(Dataset excerpt)

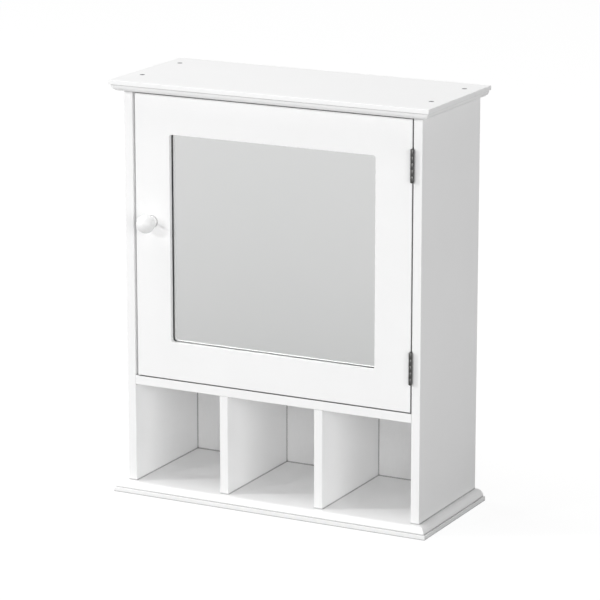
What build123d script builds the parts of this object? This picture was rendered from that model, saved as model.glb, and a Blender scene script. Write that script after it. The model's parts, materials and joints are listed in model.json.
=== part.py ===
from build123d import *
import os

os.makedirs("parts", exist_ok=True)

# Wall cabinet with one mirrored door over three open pigeonholes.
# X runs to the right, Y towards the wall and Z up, in millimetres. The origin is on the
# underside of the bottom board, at the centre of its footprint.

# Overall size of the cabinet
total_width = 460.0
total_height = 560.0
total_depth = 190.0

# Boards
panel = 12.0          # sides, shelves, dividers, hanging rail and door
cap = 15.0            # moulded top and bottom boards
overhang = 15.0       # of the moulded boards past the front and the sides
cap_fillet = 6.0      # height of the square band of the moulding
cap_step = 2.5        # how far the quarter round starts inside the band
softening = 0.6       # rounding of painted edges
back_board = 3.0      # grooved-in back panel
groove_depth = 6.0
groove_from_wall = 4.0
groove_play = 0.1          # each side of the back panel
groove_spare = 0.5         # round the back panel's edges

# Compartments
pigeonhole_height = 134.0
inner_shelf_depth = 145.0
inner_shelf_play = 1.0     # at each end of the loose shelf
rail_height = 60.0

# Door
door_width = 400.0
hinge_gap = 2.0
door_gap_top = 2.0
door_gap_bottom = 1.5
frame_member = 51.0        # visible width of the frame round the mirror
reveal = 6.0               # depth from the door's face to the glass
glass = 3.0
mirror_lap = 8.0           # the glass behind the frame, on each side
backing_lap = 18.0         # the backing board behind the frame, on each side
opening_radius = 4.0
rebate_radius = 3.0
pane_play = 0.5
backing_screw_spacing = 120.0

# Hinges
hinge_length = 42.0
hinge_inset = 38.0         # from the door's ends
hinge_forward = 2.6        # pin in front of the door's face
barrel_radius = 2.2
pin_radius = 1.0
pin_play = 0.08            # running clearance of the turning knuckles
seat_play = 0.02
pin_head = 1.8
pin_dome = 1.0
leaf = 0.8
leaf_width = 11.0
leaf_corner = 1.5
knuckles = 5
knuckle_gap = 0.3
leaf_screw_spacing = 26.0
leaf_screw_depth = 5.6     # centre line of the leaf screws behind the face

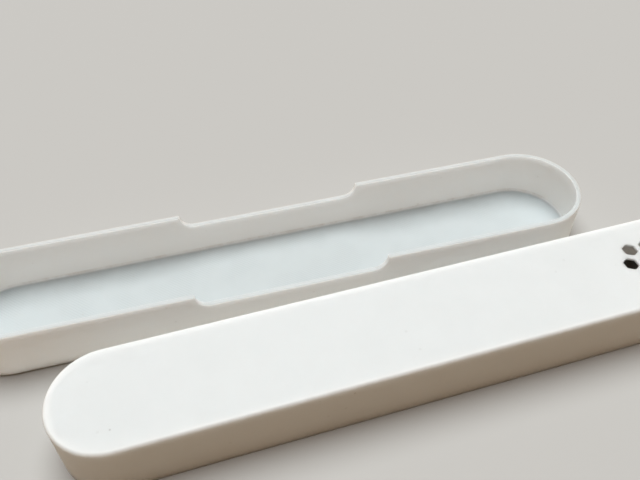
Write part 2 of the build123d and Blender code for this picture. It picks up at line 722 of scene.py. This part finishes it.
class CASE_OT_stage(bpy.types.Operator):
    """Lay the floor and set the light and the camera"""

    bl_idname = "case.stage"
    bl_label = "Stage"

    def execute(self, context):
        stage = context.scene.toothbrush_case.stage
        scene = context.scene
        scene.view_settings.view_transform = "Standard"

        bm = bmesh.new()
        bmesh.ops.create_grid(bm, x_segments=1, y_segments=1, size=FLOOR_REACH)
        bmesh.ops.translate(bm, verts=bm.verts[:], vec=(0, 0, -FLOOR_DROP))
        mesh = bpy.data.meshes.new("plain_floor")
        bm.to_mesh(mesh)
        bm.free()
        ground = bpy.data.objects.new("plain_floor", mesh)
        scene.collection.objects.link(ground)
        paper = bpy.data.materials.new("Pale paper floor")
        sh = Shader(paper)
        shown = sh.mix(sh.seen(), tuple(stage.bounce), tuple(stage.floor))
        matt = sh.node("BsdfPrincipled", {}, {"Base Color": shown, "Roughness": 0.9})
        sh.node("OutputMaterial", {}, {"Surface": matt})
        mesh.materials.append(paper)

        world = bpy.data.worlds.new("Soft room light")
        scene.world = world
        sh = Shader(world)
        shown = sh.mix(sh.seen(), tuple(stage.sky), tuple(stage.backdrop))
        sky = sh.node("Background", {}, {"Color": shown, "Strength": 1.0})
        sh.node("OutputWorld", {}, {"Surface": sky})

        light = bpy.data.lights.new("soft_lamp", "SUN")
        light.energy = stage.strength
        light.angle = stage.spread
        light.color = stage.lamp
        lamp = bpy.data.objects.new("soft_lamp", light)
        scene.collection.objects.link(lamp)
        lamp.rotation_euler = (-stage.lean, 0, 0)

        view = bpy.data.cameras.new("camera")
        view.sensor_width = SENSOR_WIDTH
        view.lens = stage.focal_pixels / PICTURE_WIDTH * view.sensor_width
        camera = bpy.data.objects.new("camera", view)
        scene.collection.objects.link(camera)
        scene.camera = camera
        heading = Vector((math.sin(stage.yaw), math.cos(stage.yaw), 0))
        right = Vector((math.cos(stage.yaw), -math.sin(stage.yaw), 0))
        ahead = heading * math.cos(stage.pitch) - Vector((0, 0, math.sin(stage.pitch)))
        over = right.cross(ahead)
        across = right * math.cos(stage.roll) + over * math.sin(stage.roll)
        upward = over * math.cos(stage.roll) - right * math.sin(stage.roll)
        axes = Matrix((across, upward, -ahead)).transposed().to_4x4()
        camera.matrix_world = Matrix.Translation(stage.eye) @ axes
        return {"FINISHED"}


class CASE_PT_sidebar(bpy.types.Panel):
    """Sizes, finish and building steps of the case"""

    bl_idname = "CASE_PT_sidebar"
    bl_label = "Toothbrush Case"
    bl_space_type = "VIEW_3D"
    bl_region_type = "UI"
    bl_category = "Case"

    def draw(self, context):
        case = context.scene.toothbrush_case
        for title, group, steps in (
            ("Tray", case.tray, ("case.outer_tray",)),
            ("Cover", case.cover, ("case.vented_cover",)),
            ("Finish", case.finish, ()),
            ("Stage", case.stage, ("case.stage",)),
        ):
            box = self.layout.box()
            box.label(text=title)
            for setting in group.bl_rna.properties:
                if setting.identifier not in ("rna_type", "name"):
                    box.prop(group, setting.identifier)
            for step in steps:
                box.operator(step)


CLASSES = (
    TraySizes, CoverSizes, PrintFinish, StageSettings, CaseSettings,
    CASE_OT_outer_tray, CASE_OT_vented_cover, CASE_OT_stage, CASE_PT_sidebar,
)


def register():
    for item in CLASSES:
        bpy.utils.register_class(item)
    bpy.types.Scene.toothbrush_case = PointerProperty(type=CaseSettings)


def unregister():
    del bpy.types.Scene.toothbrush_case
    for item in reversed(CLASSES):
        bpy.utils.unregister_class(item)


def main():
    register()
    bpy.ops.case.outer_tray()
    bpy.ops.case.vented_cover()
    bpy.ops.case.stage()


if __name__ == "__main__":
    main()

-- The request --
Exactly reproduce all of the entries.

-- Answer to the task --
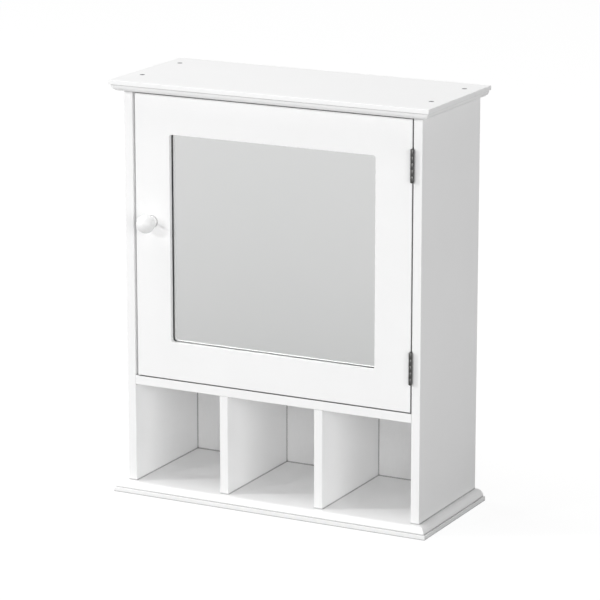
What build123d script builds the parts of this object? This picture was rendered from that model, saved as model.glb, and a Blender scene script. Write that script after it. The model's parts, materials and joints are listed in model.json.
=== part.py ===
from build123d import *
import os

os.makedirs("parts", exist_ok=True)

# Wall cabinet with one mirrored door over three open pigeonholes.
# X runs to the right, Y towards the wall and Z up, in millimetres. The origin is on the
# underside of the bottom board, at the centre of its footprint.

# Overall size of the cabinet
total_width = 460.0
total_height = 560.0
total_depth = 190.0

# Boards
panel = 12.0          # sides, shelves, dividers, hanging rail and door
cap = 15.0            # moulded top and bottom boards
overhang = 15.0       # of the moulded boards past the front and the sides
cap_fillet = 6.0      # height of the square band of the moulding
cap_step = 2.5        # how far the quarter round starts inside the band
softening = 0.6       # rounding of painted edges
back_board = 3.0      # grooved-in back panel
groove_depth = 6.0
groove_from_wall = 4.0
groove_play = 0.1          # each side of the back panel
groove_spare = 0.5         # round the back panel's edges

# Compartments
pigeonhole_height = 134.0
inner_shelf_depth = 145.0
inner_shelf_play = 1.0     # at each end of the loose shelf
rail_height = 60.0

# Door
door_width = 400.0
hinge_gap = 2.0
door_gap_top = 2.0
door_gap_bottom = 1.5
frame_member = 51.0        # visible width of the frame round the mirror
reveal = 6.0               # depth from the door's face to the glass
glass = 3.0
mirror_lap = 8.0           # the glass behind the frame, on each side
backing_lap = 18.0         # the backing board behind the frame, on each side
opening_radius = 4.0
rebate_radius = 3.0
pane_play = 0.5
backing_screw_spacing = 120.0

# Hinges
hinge_length = 42.0
hinge_inset = 38.0         # from the door's ends
hinge_forward = 2.6        # pin in front of the door's face
barrel_radius = 2.2
pin_radius = 1.0
pin_play = 0.08            # running clearance of the turning knuckles
seat_play = 0.02
pin_head = 1.8
pin_dome = 1.0
leaf = 0.8
leaf_width = 11.0
leaf_corner = 1.5
knuckles = 5
knuckle_gap = 0.3
leaf_screw_spacing = 26.0
leaf_screw_depth = 5.6     # centre line of the leaf screws behind the face

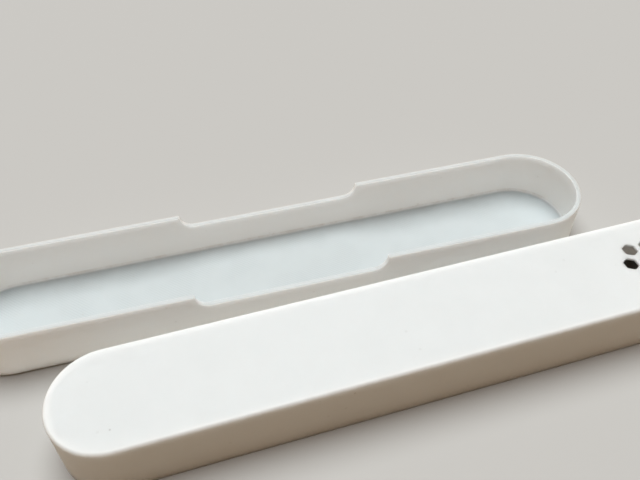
Write part 2 of the build123d and Blender code for this picture. It picks up at line 722 of scene.py. This part finishes it.
class CASE_OT_stage(bpy.types.Operator):
    """Lay the floor and set the light and the camera"""

    bl_idname = "case.stage"
    bl_label = "Stage"

    def execute(self, context):
        stage = context.scene.toothbrush_case.stage
        scene = context.scene
        scene.view_settings.view_transform = "Standard"

        bm = bmesh.new()
        bmesh.ops.create_grid(bm, x_segments=1, y_segments=1, size=FLOOR_REACH)
        bmesh.ops.translate(bm, verts=bm.verts[:], vec=(0, 0, -FLOOR_DROP))
        mesh = bpy.data.meshes.new("plain_floor")
        bm.to_mesh(mesh)
        bm.free()
        ground = bpy.data.objects.new("plain_floor", mesh)
        scene.collection.objects.link(ground)
        paper = bpy.data.materials.new("Pale paper floor")
        sh = Shader(paper)
        shown = sh.mix(sh.seen(), tuple(stage.bounce), tuple(stage.floor))
        matt = sh.node("BsdfPrincipled", {}, {"Base Color": shown, "Roughness": 0.9})
        sh.node("OutputMaterial", {}, {"Surface": matt})
        mesh.materials.append(paper)

        world = bpy.data.worlds.new("Soft room light")
        scene.world = world
        sh = Shader(world)
        shown = sh.mix(sh.seen(), tuple(stage.sky), tuple(stage.backdrop))
        sky = sh.node("Background", {}, {"Color": shown, "Strength": 1.0})
        sh.node("OutputWorld", {}, {"Surface": sky})

        light = bpy.data.lights.new("soft_lamp", "SUN")
        light.energy = stage.strength
        light.angle = stage.spread
        light.color = stage.lamp
        lamp = bpy.data.objects.new("soft_lamp", light)
        scene.collection.objects.link(lamp)
        lamp.rotation_euler = (-stage.lean, 0, 0)

        view = bpy.data.cameras.new("camera")
        view.sensor_width = SENSOR_WIDTH
        view.lens = stage.focal_pixels / PICTURE_WIDTH * view.sensor_width
        camera = bpy.data.objects.new("camera", view)
        scene.collection.objects.link(camera)
        scene.camera = camera
        heading = Vector((math.sin(stage.yaw), math.cos(stage.yaw), 0))
        right = Vector((math.cos(stage.yaw), -math.sin(stage.yaw), 0))
        ahead = heading * math.cos(stage.pitch) - Vector((0, 0, math.sin(stage.pitch)))
        over = right.cross(ahead)
        across = right * math.cos(stage.roll) + over * math.sin(stage.roll)
        upward = over * math.cos(stage.roll) - right * math.sin(stage.roll)
        axes = Matrix((across, upward, -ahead)).transposed().to_4x4()
        camera.matrix_world = Matrix.Translation(stage.eye) @ axes
        return {"FINISHED"}


class CASE_PT_sidebar(bpy.types.Panel):
    """Sizes, finish and building steps of the case"""

    bl_idname = "CASE_PT_sidebar"
    bl_label = "Toothbrush Case"
    bl_space_type = "VIEW_3D"
    bl_region_type = "UI"
    bl_category = "Case"

    def draw(self, context):
        case = context.scene.toothbrush_case
        for title, group, steps in (
            ("Tray", case.tray, ("case.outer_tray",)),
            ("Cover", case.cover, ("case.vented_cover",)),
            ("Finish", case.finish, ()),
            ("Stage", case.stage, ("case.stage",)),
        ):
            box = self.layout.box()
            box.label(text=title)
            for setting in group.bl_rna.properties:
                if setting.identifier not in ("rna_type", "name"):
                    box.prop(group, setting.identifier)
            for step in steps:
                box.operator(step)


CLASSES = (
    TraySizes, CoverSizes, PrintFinish, StageSettings, CaseSettings,
    CASE_OT_outer_tray, CASE_OT_vented_cover, CASE_OT_stage, CASE_PT_sidebar,
)


def register():
    for item in CLASSES:
        bpy.utils.register_class(item)
    bpy.types.Scene.toothbrush_case = PointerProperty(type=CaseSettings)


def unregister():
    del bpy.types.Scene.toothbrush_case
    for item in reversed(CLASSES):
        bpy.utils.unregister_class(item)


def main():
    register()
    bpy.ops.case.outer_tray()
    bpy.ops.case.vented_cover()
    bpy.ops.case.stage()


if __name__ == "__main__":
    main()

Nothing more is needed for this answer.